A pair of two-light (red and green) Electro-matic traffic signals believed to date from the 1930s are still in use at a bend around a bastion on the road leading to Carisbrooke Castle on the Isle of Wight, England. The public road B3341 stops just before these lights, so although in situ, they are not on the public highway, are part of the site of an ancient monument and have thereby escaped replacement.

In 1949, the first traffic light in the continent of Asia was installed in Haifa, Israel. In 1953, the first traffic light in South India was installed at Egmore Junction, Chennai. In 1963, the city of Bangalore installed its first traffic light at Corporation Circle.
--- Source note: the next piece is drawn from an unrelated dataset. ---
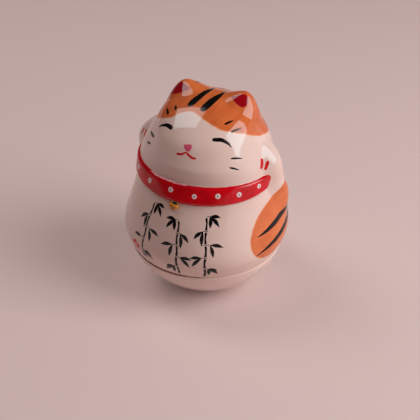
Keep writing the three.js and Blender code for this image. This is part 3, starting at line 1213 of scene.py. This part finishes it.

== Computerised signals ==
The control of traffic lights changed with the rise of computers in America in the 1950s. The changing of lights made traffic flow even better thanks to computerised detection. A pressure plate was placed at intersections so that computers would know that a car was waiting at the red light. Some of this detection included knowing the number of waiting cars against the red light and the length of time waited by the first vehicle at the red.

One of the best historical examples of computerized control of lights was in Denver in 1952. One computer took control of 120 lights, with six pressure-sensitive detectors measuring inbound and outbound traffic. The control room that housed the computer in charge of the system was in the basement of the City and County Building. As computers started to evolve, traffic light control improved and became easier. In 1967, Toronto was the first to use more advanced computers that were better at vehicle detection. The computers maintained control over 159 signals in the cities through telephone lines.

In the 1990s, countdown timers on traffic lights were introduced. Timers are useful for pedestrians, to plan whether there is enough time to cross the intersection before the end of the walk phase, and for drivers, to know the amount of time before the light switches. In the United States, timers for vehicle traffic are prohibited, but pedestrian timers are now required on new or upgraded signals on wider roadways. Some pedestrian timers can be used by motorists to know how much time remains in the green cycle, because often when the pedestrian timer reaches zero, the signal will simultaneously turn amber.

== Lighting technologies ==

When incandescent lamps began to replace gas-powered lamps, it was necessary to incorporate a coloured lens in red, yellow or green to produce the signals, as incandescent bulbs can only shine white light. In France, the units were equipped with a reflector and a different-coloured lens of a type such as Fresnel, prismatic or others. The drawbacks of these were their short lifetime and a glare effect: when the sun was shining on the coloured lens, it was often impossible to identify which signal was in operation. To reduce this glare, traffic lights have often since been equipped with visors.

In the 1960s, new lighting sources, using a discharge tube, began to be deployed. The patent of the Silec Society filed in 1957 explains this technology. The advantages were that the light source did not need a coloured lens. This technology resolved the glare effect, reduced energy consumption and lengthened the lifetime when compared with incandescent sources.

In 1980, incandescent lamps were improved, with a lower 12V voltage, increased lifetime and reduced energy consumption.

At the first of the 1980s, the introduction of light-emitting diode (LED) lights resulted in an even longer replacement cycle and lower energy use. The first patent filed in 1982 by Thery Hindrick en France with a matrice of LED with electronic components

In 1988, Garbarini, a French plant, diffused the first commercial LED product with a LED repeater, the model Design 2000. Main blocks could not be equipped with LED because the green light was, then, too low for a correct visibility.

In 1989, the first LED main traffic light was put in service in California. The system was created by Electro-techs in Corona (California), a company created by Raymond Deese in 1981.